1. Don’t borrow any more money
It may seem a simple enough decision to make, but that’s not always the case. Believe it or not, when some people find themselves in debt they borrow even more money. For example, they may max out one card and pay the minimum on that one while they max out another. Then, when both cards are maxed out, a third one may come in the mail to continue the cycle. If you use debt as a funding option for the lifestyle you want to have, chances are you will have to change your lifestyle if you’re going to get out of debt. Financing furniture, cars, vacations and eating out at the local gourmet will require increasing your income at the same rate that your expenses increase so you can pay the bills in full when you receive the statement. If you cannot pay them in full, then you need to consider putting more focus on living within your means.
2. Start and replenish Emergency funds
The amount you put away for emergency funds depends on how high your necessary cost of living is. It’s important to calculate how much money you need to live on every month so you can put aside funds for a rainy day and your retirement day. If you are not making payments towards this end before making charges to your credit card and you don’t have enough money to pay the credit card debt in full at the end of the month, then you should look at your lifestyle long and hard. Perhaps it’s time to decide which is more important, a debt-free life in which your wealth will grow over time, or being in the hole two out of every three months?
3. Budgeting – it does the money good
We’ve all heard about creating a budget and sticking to it, but most people don’t heed this advice and think they can spend as much as there is in the bank from one paycheck to the next. It may be due to lack of training and awareness. The truth is, that if you don’t budget, your money won’t go where you’d get the most out of it. Instead, you’ll end up wondering what you spent your money on each month. Alternatively, as is often the case, we hear people say, “where did all my money go?” If there were no emergency or retirement payments made from your paycheck to support you in times of illness or old age, how will you tread through those times? Does having the latest shoe style or eating at the best restaurant worth your peace of mind? Don’t think you’ll be able to become debt-free? Look around you. How many people do you see who probably didn’t either?
The trick to creating a budget and sticking to it is seeing if you have a deficit or a surplus. In other words, a budget will show whether you have enough money to pay all your bills and still lead the lifestyle you wish or if you don’t. Once you know exactly what your situation is, you can move on to the next phase of credit card relief, which is to increase your surplus or the amount of money left over after you pay all your bills each month.
· Earn extra cash – increase your revenue by making more sales or doing over-time at work. If that’s not possible, consider taking on a side job for a few months until you clear your way out of debt. Some people deliver pizza; others wash cars or paint houses on their days off. What’s important is that you set and meet a realistic deadline for paying off your debts.
· Cut your expenses – this can be done by tracking your expenditures.

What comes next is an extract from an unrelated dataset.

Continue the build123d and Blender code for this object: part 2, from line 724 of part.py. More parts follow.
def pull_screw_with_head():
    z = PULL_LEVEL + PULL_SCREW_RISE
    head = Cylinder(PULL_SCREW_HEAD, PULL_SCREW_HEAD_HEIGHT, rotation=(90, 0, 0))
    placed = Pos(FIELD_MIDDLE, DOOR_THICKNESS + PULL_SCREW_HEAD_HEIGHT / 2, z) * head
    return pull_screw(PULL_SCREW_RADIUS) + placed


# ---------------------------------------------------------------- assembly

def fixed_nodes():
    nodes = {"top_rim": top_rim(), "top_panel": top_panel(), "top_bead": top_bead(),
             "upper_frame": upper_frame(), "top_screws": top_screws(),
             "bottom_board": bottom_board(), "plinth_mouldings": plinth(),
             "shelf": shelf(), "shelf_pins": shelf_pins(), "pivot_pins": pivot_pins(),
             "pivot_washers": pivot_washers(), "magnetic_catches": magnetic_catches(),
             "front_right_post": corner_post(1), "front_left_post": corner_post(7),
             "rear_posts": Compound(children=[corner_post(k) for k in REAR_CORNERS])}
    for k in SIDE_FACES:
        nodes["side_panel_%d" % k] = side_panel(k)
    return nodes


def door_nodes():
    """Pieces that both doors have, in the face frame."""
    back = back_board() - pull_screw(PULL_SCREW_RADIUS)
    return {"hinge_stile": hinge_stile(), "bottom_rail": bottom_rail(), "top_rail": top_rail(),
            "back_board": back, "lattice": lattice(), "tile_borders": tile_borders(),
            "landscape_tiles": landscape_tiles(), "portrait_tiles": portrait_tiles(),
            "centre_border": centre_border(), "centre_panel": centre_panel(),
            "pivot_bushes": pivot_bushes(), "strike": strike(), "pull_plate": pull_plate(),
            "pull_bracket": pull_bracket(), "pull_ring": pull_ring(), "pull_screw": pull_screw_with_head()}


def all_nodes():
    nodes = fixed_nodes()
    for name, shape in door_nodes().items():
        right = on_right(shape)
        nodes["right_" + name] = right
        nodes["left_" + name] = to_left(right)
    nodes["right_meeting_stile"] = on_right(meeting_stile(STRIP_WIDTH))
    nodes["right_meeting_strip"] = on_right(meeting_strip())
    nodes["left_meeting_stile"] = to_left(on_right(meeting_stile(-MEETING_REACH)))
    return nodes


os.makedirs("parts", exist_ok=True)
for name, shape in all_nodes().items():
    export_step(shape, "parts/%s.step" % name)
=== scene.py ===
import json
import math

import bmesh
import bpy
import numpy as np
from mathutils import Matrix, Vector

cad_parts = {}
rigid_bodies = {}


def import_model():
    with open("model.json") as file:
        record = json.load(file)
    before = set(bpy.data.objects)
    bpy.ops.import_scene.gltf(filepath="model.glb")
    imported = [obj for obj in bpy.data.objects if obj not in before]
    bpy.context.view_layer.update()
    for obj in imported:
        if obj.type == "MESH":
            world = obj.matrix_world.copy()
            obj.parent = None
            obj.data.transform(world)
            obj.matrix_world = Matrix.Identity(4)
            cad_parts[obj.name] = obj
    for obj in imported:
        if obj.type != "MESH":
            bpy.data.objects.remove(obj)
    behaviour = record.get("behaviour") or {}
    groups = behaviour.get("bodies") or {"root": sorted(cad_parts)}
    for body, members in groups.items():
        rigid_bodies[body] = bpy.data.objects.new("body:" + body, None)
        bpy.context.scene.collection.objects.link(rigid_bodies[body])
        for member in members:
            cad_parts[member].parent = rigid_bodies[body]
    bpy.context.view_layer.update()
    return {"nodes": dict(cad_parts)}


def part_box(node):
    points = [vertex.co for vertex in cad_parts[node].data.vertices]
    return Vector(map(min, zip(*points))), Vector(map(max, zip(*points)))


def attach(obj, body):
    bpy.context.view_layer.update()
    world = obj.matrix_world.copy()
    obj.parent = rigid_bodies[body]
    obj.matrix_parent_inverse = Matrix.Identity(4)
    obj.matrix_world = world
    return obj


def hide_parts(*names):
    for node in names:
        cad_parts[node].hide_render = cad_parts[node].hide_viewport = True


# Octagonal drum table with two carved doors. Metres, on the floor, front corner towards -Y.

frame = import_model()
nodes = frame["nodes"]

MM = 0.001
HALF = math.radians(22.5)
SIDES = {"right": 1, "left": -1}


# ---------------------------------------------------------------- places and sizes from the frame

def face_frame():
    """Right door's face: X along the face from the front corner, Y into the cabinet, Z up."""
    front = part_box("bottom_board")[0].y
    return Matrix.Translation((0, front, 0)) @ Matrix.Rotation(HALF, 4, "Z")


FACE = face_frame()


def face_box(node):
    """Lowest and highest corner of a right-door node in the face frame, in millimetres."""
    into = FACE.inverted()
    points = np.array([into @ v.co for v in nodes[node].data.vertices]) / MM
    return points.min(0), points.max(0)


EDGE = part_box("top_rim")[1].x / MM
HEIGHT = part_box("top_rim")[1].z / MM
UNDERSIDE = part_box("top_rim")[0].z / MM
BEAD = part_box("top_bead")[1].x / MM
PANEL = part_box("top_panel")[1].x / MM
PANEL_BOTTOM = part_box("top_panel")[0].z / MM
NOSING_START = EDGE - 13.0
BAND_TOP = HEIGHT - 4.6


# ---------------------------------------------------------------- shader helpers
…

Once you have a clear view of how your money is allocated during the course of a month, sit down and analyze each of the items. Ask yourself these simple questions: “can I do without it?,” and “how can I make this number smaller?” Cancel services you don’t use regularly or do without them like a gym membership, cable, and video streaming subscriptions. Amenities are the crème of life, but a basic lifestyle also has its advantages. Check out books from the library and read the works from which movies and shows are created. Walk, jog, ride a bike, or do calisthenics in your neighborhood or with your family and make it a good habit.

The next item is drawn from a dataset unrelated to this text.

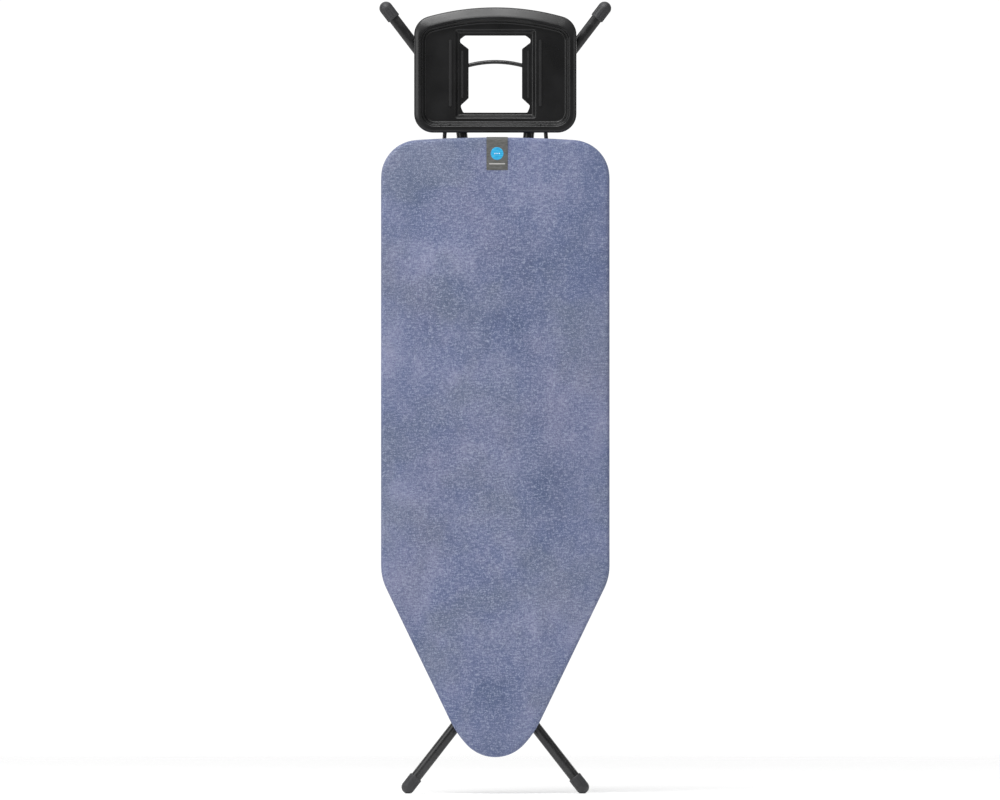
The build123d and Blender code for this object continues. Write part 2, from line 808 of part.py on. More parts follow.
# ---------------------------------------------------------------- transport lock
def make_lock():
    """Turn button that swings behind the inner legs; parked along the board."""
    front, back = lock_layer
    post_radius, stud_radius, head_radius = lock_stud_radii
    post_end = front - side_gap
    head_start = back + side_gap
    with BuildPart() as lock_stud:
        with BuildSketch(back_plane(post_end)):
            with Locations((0, lock_z)):
                Circle(post_radius)
        extrude(amount=post_end - member_layer[1])
        with BuildSketch(back_plane(head_start)):
            with Locations((0, lock_z)):
                Circle(stud_radius)
        extrude(amount=head_start - post_end)
        with BuildSketch(back_plane(overall_depth)):
            with Locations((0, lock_z)):
                Circle(head_radius)
        extrude(amount=overall_depth - head_start)
        fillet(lock_stud.faces().sort_by(Axis.Y)[-1].edges(), lock_stud_round)
    save(lock_stud, "lock_stud")
    with BuildPart() as lock_hook:
        with BuildSketch(back_plane(back)):
            with Locations((0, lock_z)):
                SlotOverall(lock_length, lock_width, rotation=90)
                Circle(stud_radius + running_gap, mode=Mode.SUBTRACT)
        extrude(amount=back - front)
    save(lock_hook, "lock_hook")
    with BuildPart() as lock_grip:
        with BuildSketch(back_plane(back + lock_grip_thickness)):
            with Locations((0, lock_z)):
                SlotOverall(*lock_grip_size, rotation=90)
                Circle(head_radius + 2 * side_gap, mode=Mode.SUBTRACT)
        extrude(amount=lock_grip_thickness)
        fillet(lock_grip.faces().sort_by(Axis.Y)[-1].outer_wire().edges(), lock_grip_round)
    save(lock_grip, "lock_grip")


# ---------------------------------------------------------------- steam unit holder
def tray_face(depth, inset, rim_share=0.0):
    """Outline of the holder, moved inwards by an inset and by a share of the rim width."""
    rim_side, rim_foot, rim_head = [rim_share * width for width in rim_widths]
    width = tray_half_width - inset - rim_side
    top = tray_top_z - inset - rim_head
    bottom = tray_bottom_z + inset + rim_foot
    radius = tray_arch_radius - inset - rim_head
    corner = max(tray_corner_radius - inset - rim_side, tray_corner_least)
    side_z = top - radius + sqrt(radius**2 - width**2)
    with BuildSketch(back_plane(depth)) as sketch:
        with BuildLine():
            Polyline((-width, side_z), (-width, bottom), (width, bottom), (width, side_z))
            ThreePointArc((width, side_z), (0, top), (-width, side_z))
        make_face()
        fillet(sketch.vertices(), corner)
    return sketch.sketch


def wire_sweep(radius, mode=Mode.ADD):
    """Arched bracket wire, or a channel for it, in the current part."""
    right = [wire_start, wire_corner]
    left = [(-x, z) for x, z in reversed(right)]
    with BuildLine(back_plane(wire_depth)) as path:
        FilletPolyline(
            *right,
            (0, wire_apex_z),
            *left,
            radius=(wire_corner_radius, wire_arch_radius, wire_corner_radius),
        )
    with BuildSketch(Plane(origin=path.line @ 0, z_dir=path.line % 0)) as section:
        Circle(radius)
    sweep(section.sketch, path=path.line, mode=mode)


def make_holder_wire():
    with BuildPart() as holder_wire:
        wire_sweep(wire_radius)
    save(holder_wire, "holder_wire")


def make_tray():
    """Moulded holder: sloped hollow rim, stepped wall, sunk floor, and a funnel round the window."""
    front, back = tray_layer
    hook_places = [(side * hook_place[0], hook_place[1]) for side in (-1, 1)]
    middle_z = (surround_z[0] + surround_z[1]) / 2
    height = surround_z[1] - surround_z[0]
    mirrored = [(-x, z) for x, z in reversed(window_points)]
    with BuildPart() as holder_tray:
        extrude(tray_face(back, 0), amount=back - rim_edge_depth)
        loft([tray_face(rim_edge_depth, 0), tray_face(front, 0, rim_crest_share)])
        edge_y = y_of(rim_edge_depth)
        fillet(holder_tray.edges().filter_by_position(Axis.Y, edge_y, edge_y), rim_edge_round)
        extrude(tray_face(ledge_depth, ledge_insets[0], 1), amount=ledge_depth - front, mode=Mode.SUBTRACT)
        loft(
            [tray_face(ledge_depth, ledge_insets[1], 1), tray_face(tray_floor_depth, tray_floor_inset, 1)],
            mode=Mode.SUBTRACT,
        )
        with BuildSketch(back_plane(back)):
            add(tray_face(back, tray_wall))
            add(tray_face(back, ledge_insets[1] - tray_wall, 1), mode=Mode.SUBTRACT)
        extrude(amount=back - rim_hollow_depth, mode=Mode.SUBTRACT)
        with BuildSketch(back_plane(back)):
            add(tray_face(back, tray_floor_inset, 1))
            with Locations((0, middle_z)):
                Rectangle(2 * (surround_half_width + tray_wall), height + 2 * tray_wall, mode=Mode.SUBTRACT)
        extrude(amount=back - tray_floor_depth - tray_wall, mode=Mode.SUBTRACT)
        with BuildSketch(back_plane(tray_floor_depth)):
            with Locations((0, middle_z)):
                RectangleRounded(2 * surround_half_width, height, surround_corner)
        with BuildSketch(back_plane(window_plate_depth)):
            with Locations((0, middle_z)):
                inner_width = 2 * (surround_half_width - surround_slope)
                RectangleRounded(inner_width, height - 2 * surround_slope, surround_corner)
        loft(mode=Mode.SUBTRACT)
        with BuildSketch(back_plane(back)):
            with BuildLine():
                Polyline(*window_points, *mirrored, close=True)
            make_face()
        extrude(amount=back - front, mode=Mode.SUBTRACT)
        with BuildSketch(back_plane(hook_back_depth)):
            with Locations(*hook_places):
                Rectangle(*hook_size)
        extrude(amount=hook_back_depth - back + hook_overlap)
        with BuildSketch(back_plane(back)):
            with Locations(*tray_screws):
                Circle(screw_boss_radius)
        extrude(amount=back - rim_hollow_depth)
        with BuildSketch(back_plane(back)):
            with Locations(*tray_screws):
                Circle(screw_radius)
        extrude(amount=screw_boss_hole, mode=Mode.SUBTRACT)
        wire_sweep(wire_radius + channel_gap, mode=Mode.SUBTRACT)
    save(holder_tray, "holder_tray")


def make_heat_strips():
    """Silicone strips on the floor and beside the window, one node for each side and row."""
    for row, (x, (low, high), width, floor) in (("outer", outer_strips), ("inner", inner_strips)):
        for side in (-1, 1):
            with BuildPart() as strip:
                with BuildSketch(back_plane(floor)):
                    with Locations((side * x, (low + high) / 2)):
                        SlotOverall(high - low, width, rotation=90)
                extrude(amount=strip_height)
                fillet(strip.faces().sort_by(Axis.Y)[0].edges(), strip_round)
            save(strip, f"heat_strip_{row}_{side_name(side)}")


def make_wire_clamp(name, x, z, seat, height):
    """Saddle block that holds the bracket wire, with two screw holes."""
    back = wire_depth + wire_radius + clamp_back
    with BuildPart() as clamp:
        with BuildSketch(back_plane(back)):
            with Locations((x, z)):
                RectangleRounded(clamp_width, height, clamp_corner)
        extrude(amount=back - seat)
        wire_sweep(wire_radius + channel_gap, mode=Mode.SUBTRACT)
        depth_holes(clamp_screws + tray_screws, screw_radius)
    save(clamp, name)


def make_clamp_screws():
    """Pan head screws through the wire clamps, with hexagon sockets."""
    seat = wire_depth + wire_radius + clamp_back
    tip = member_layer[1] - member_sheet
    points = clamp_screws + tray_screws
    head_radius, head_height = screw_head
    socket_radius, socket_depth = screw_socket
    with BuildPart() as screws:
        with BuildSketch(back_plane(seat)):
            with Locations(*points):
                Circle(screw_radius - joint_gap)
        extrude(amount=seat - tip)
        with BuildSketch(back_plane(seat)):
            with Locations(*points):
                Circle(head_radius)
        extrude(amount=-head_height, taper=screw_head_taper)
        with BuildSketch(back_plane(seat + head_height)):
            with Locations(*points):
                RegularPolygon(socket_radius, 6)
        extrude(amount=socket_depth, mode=Mode.SUBTRACT)
    save(screws, "clamp_screws")


# ---------------------------------------------------------------- build everything
sides = (-1, 1)
inner_leg_top = inner_pivot_z + tube_end_overrun
outer_leg_bottom = slide_bar_z - tube_end_overrun
centre_bore = centre_rod_radius + joint_gap
centre_pivot = (tube_depth, centre_pivot_z)
spacer_span = (inner_leg_x + tube_radius + side_gap, outer_leg_x - tube_radius - side_gap)

make_rim()
make_mesh_top()
make_cross_member("nose_cross_member", nose_member_z, rail_rivets_low, rivet_radius)
centre_holes = rail_rivets_high + latch_rivets
make_cross_member("centre_cross_member", centre_member_z, centre_holes, rivet_radius)
head_holes = bracket_rivets + clamp_screws
make_cross_member("head_cross_member", head_member_z, head_holes, rivet_radius)
make_rivets()
make_pad()
make_cover()
make_label()

for side in sides:
    end = side_name(side)
    inner = (inner_leg_x, inner_leg_top, inner_bend_z, inner_foot)
    outer = (outer_leg_x, outer_leg_bottom, outer_bend_z, outer_foot)
    make_leg(f"inner_leg_{end}", side, *inner, centre_rod_radius + running_gap)
    make_leg(f"outer_leg_{end}", side, *outer, centre_rod_radius + joint_gap)
    make_foot(f"inner_foot_{end}", side, inner_leg_x, inner_bend_z, inner_foot)
    make_foot(f"outer_foot_{end}", side, outer_leg_x, outer_bend_z, outer_foot)
    make_lug(f"pivot_lug_{end}", side * inner_leg_x, inner_pivot_z, pivot_sleeve_radius + joint_gap)
    make_lug(f"slide_lug_{end}", side * outer_leg_x, slide_bar_z, slide_bar_radius + joint_gap)
    make_pivot_bracket(side)
    make_guide_rail(side)
    glide = [side * x for x in glide_span]
    glide_bore = slide_bar_radius + joint_gap
    make_bar(f"slide_glide_{end}", *glide, top_axis_depth, slide_bar_z, glide_radius, glide_bore)
    spacer = [side * x for x in spacer_span]
    make_bar(f"pivot_spacer_{end}", *spacer, *centre_pivot, spacer_radius, centre_bore)
    make_pivot_cap(side)
    make_wire_clamp(f"wire_clamp_{end}", side * clamp_x, head_member_z, member_layer[1], clamp_width)
    tray_seat = tray_layer[1]
    make_wire_clamp(f"tray_clamp_{end}", side * tray_clamp[0], tray_clamp[1], tray_seat, tray_clamp_height)

make_brace("inner_leg_brace", *inner_brace, inner_leg_x, inner_leg_top, inner_bend_z, inner_foot)
make_brace("outer_leg_brace", *outer_brace, outer_leg_x, outer_leg_bottom, outer_bend_z, outer_foot)

pivot = (top_axis_depth, inner_pivot_z)
make_bar("pivot_axle", -pivot_axle_half_length, pivot_axle_half_length, *pivot, pivot_axle_radius)
sleeve_end = bracket_x - 2 * side_gap
sleeve_bore = pivot_axle_radius + running_gap
make_bar("pivot_sleeve", -sleeve_end, sleeve_end, *pivot, pivot_sleeve_radius, sleeve_bore)
make_axle_rings()
bar_end = slide_bar_half_length
slide_axis = (top_axis_depth, slide_bar_z)
make_bar("slide_bar", -bar_end, bar_end, *slide_axis, slide_bar_radius, slide_bar_bore)
rod_end = centre_rod_half_length
make_bar("centre_rod", -rod_end, rod_end, *centre_pivot, centre_rod_radius)
sleeve_end = inner_leg_x - tube_radius - side_gap
make_bar("centre_sleeve", -sleeve_end, sleeve_end, *centre_pivot, centre_sleeve_radius, centre_bore)

make_rail_stops()
make_latch_bracket()
pin_end = latch_cheek_x + bracket_sheet + latch_pin_overhang
make_bar("latch_pin", -pin_end, pin_end, latch_pin_depth, latch_pin_z, latch_pin_radius)
make_latch_plate()
make_release_grip()
make_latch_spring()
make_lock()
make_holder_wire()
make_tray()
make_heat_strips()
make_clamp_screws()
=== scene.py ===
"""Looks of the folding ironing board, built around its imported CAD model.

Metres, +Z up, cover towards -Y."""

import json
import math

import bmesh
import bpy
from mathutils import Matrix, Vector, noise


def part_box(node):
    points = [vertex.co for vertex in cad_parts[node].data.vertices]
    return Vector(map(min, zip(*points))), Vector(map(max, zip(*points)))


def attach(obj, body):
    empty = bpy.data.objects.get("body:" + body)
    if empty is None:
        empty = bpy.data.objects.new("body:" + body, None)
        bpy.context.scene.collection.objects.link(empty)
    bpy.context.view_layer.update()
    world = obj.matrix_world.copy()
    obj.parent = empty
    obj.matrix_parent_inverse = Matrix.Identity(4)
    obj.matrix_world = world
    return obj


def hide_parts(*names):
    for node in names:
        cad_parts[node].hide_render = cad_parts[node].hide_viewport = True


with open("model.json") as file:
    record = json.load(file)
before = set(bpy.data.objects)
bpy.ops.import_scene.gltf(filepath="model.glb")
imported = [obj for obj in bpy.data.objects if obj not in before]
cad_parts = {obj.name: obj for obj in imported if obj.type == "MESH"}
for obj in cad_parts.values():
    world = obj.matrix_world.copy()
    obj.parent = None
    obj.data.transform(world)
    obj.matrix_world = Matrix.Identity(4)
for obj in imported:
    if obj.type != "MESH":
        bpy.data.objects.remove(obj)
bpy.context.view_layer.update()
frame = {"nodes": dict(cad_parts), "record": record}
scene = bpy.context.scene
scene.view_settings.view_transform = "Standard"

# ---------------------------------------------------------------- places read from the frame
COVER_LOW, COVER_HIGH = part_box("cover")
PAD_LOW, PAD_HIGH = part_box("foam_pad")
MESH_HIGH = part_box("mesh_top")[1]
TAG_LOW, TAG_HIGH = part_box("cover_label")
FRONT_Y = COVER_LOW.y
BACK_Y = COVER_HIGH.y
HEAD_Z = COVER_HIGH.z
NOSE_Z = COVER_LOW.z
HALF_WIDTH = COVER_HIGH.x

# outline of the worktop, as in the CAD model
HEAD_ARCH = 2.450
HEAD_CORNER = 0.075
SHOULDER = 0.100
NOSE = 0.078
NOSE_BLEND = 0.200
TAPER = 0.4833
TAPER_X = 0.0195
HEM_WIDTH = 0.034


def new_object(name, data):
    """Object in the scene for a mesh, a camera or a light."""
    made = bpy.data.objects.new(name, data)
    scene.collection.objects.link(made)
    return made


def smooth(mesh):
    mesh.polygons.foreach_set("use_smooth", [True] * len(mesh.polygons))


# ---------------------------------------------------------------- camera, far off with a long lens
LENS = 720.0
FRAME_WIDTH = 2.0
VIEW_CENTRE = (0.0094, 0.788)
CLIP_END = 200
camera_data = bpy.data.cameras.new("camera")
camera_data.lens = LENS
camera = new_object("camera", camera_data)
distance = FRAME_WIDTH * LENS / camera_data.sensor_width
camera.location = (VIEW_CENTRE[0], FRONT_Y - distance, VIEW_CENTRE[1])
camera.rotation_euler = (math.radians(90), 0, 0)
camera_data.clip_end = CLIP_END
scene.camera = camera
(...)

Make your budget work for you. Substitute amenities with meaningful experiences and activities that cost less or nothing. My wife and I started walking and exercising with our children on a regular basis instead of going to the gym and taking turns watching the kids. Making this change worked for us twofold and we became a stronger family unit for it. So much so that when we paid off our debt, we continued to practice the same lifestyle we had adopted to become debt free.
4. Rank your debts
There are two ways of organizing your debt. One way is to start with the highest balance and go on until you get the smallest balance or amount you owe regardless of interest rate. The second way to organize your debts is called laddering, and it ranks your debt according to the interest rates you pay on them. You start with the one with the highest interest rate and continue to the lowest. Once you know which debts you are going to pay off first, you can decide on how long it will take you to get it done. What worked for us was to start paying off the debt with the highest interest rate first because these were smaller debts. It is often the case that mortgage loans and auto loans have a lower interest rate than credit card debt, but they are more considerable debts, to begin with. Once we paid off the first card, we gained the momentum we needed to become credit card debt free. We still had the mortgage and the auto loan to refinance for a lower interest rate. However, this took a little longer until our credit score rose and our lenders noticed the change. Stick to your plan, and you will succeed.
5. Don’t close your accounts
Don’t forget that you still have to pay at least the minimum payment due on the other credit card accounts as well as your mortgage and auto loans while your debt relief plan is in action. If you choose laddering, it will save you the most money in interest over time. However, once you finish paying off the credit card debt don’t close the account, or you’ll lose the positive points this will have on your credit score. Finally, if you get any extra cash, put it towards good use, make payments on your principal or balances on a loan. At the end of the day, you’ll be so glad you followed through and your credit scores will show it.